Earlier this week the 2011 Bisto Children's Book of the Year Shortlist was announced and for all the talk of posters, bookmarks etc being sent out to bookshops, I humbly contest that the best way booksellers can support the authors & illustrators nominated is to read the books. My first foray into the shortlisted novels is Taking Flight, described as "a fast-paced story full of conflict, jealousy and courage." Yes please!

Going through a box of secondhand books last week, my eye was caught by Helen Dunmore's Your Blue-eyed Boy: "Blackmail doesn't work the way I always thought it would, if I ever gave it a thought. It doesn't smash through the clean pane of a life like a stone through a window. It's always an inside job, the most intimate of crimes" and suddenly I found I'd read four pages without even realising it and wanted more.

I believe that the enjoyment of a book largely comes down to expectations. I am actually nervous about starting Swamplandia! because my expectations are so high. Listening to an interview with the author, Karen Russell, only made it worse. Several years ago, I read her story St. Lucy's Home for Girls Raised by Wolves so my anticipation isn't entirely baseless - she writes the kind of prose that resonate with me, knows how to spin a good yarn, and what a yarn this promises to be.
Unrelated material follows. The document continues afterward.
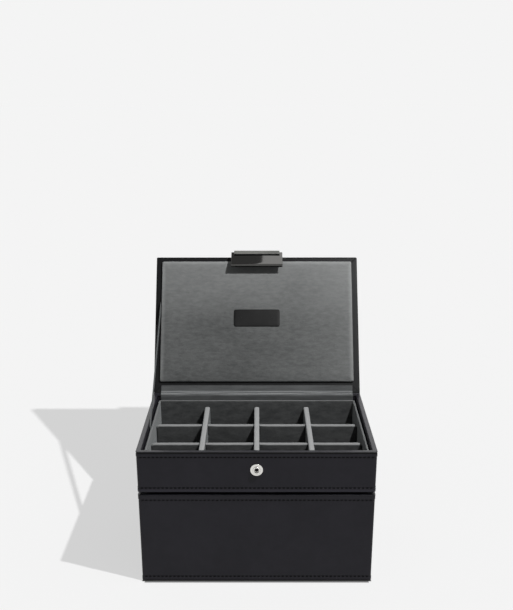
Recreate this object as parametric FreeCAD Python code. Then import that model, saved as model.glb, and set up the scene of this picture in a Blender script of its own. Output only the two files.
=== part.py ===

"high drama evolving out of avarice and lust" could sit comfortably alongside a bare-chested Fabio-wannabe on the cover of a cheesy bodice-ripper, however A Reliable Wife purports to be a dark, gothic tale, one I've been meaning to read for ages. A deceitful, murderous, wholly unreliable wife? That will do very nicely indeed, thank you. The opening sentence: "It was bitter cold, the air electric with all that had not happened yet."

Updates will be tweeted daily as, for the next six weeks, I get my forty a day, accompanied by the lovely Elaina O'Neill, managing editor of Little Island who published Taking Flight along with a host of other great kids books last year. And for anyone else who wishes to rise to the challenge, bonne chance à tous!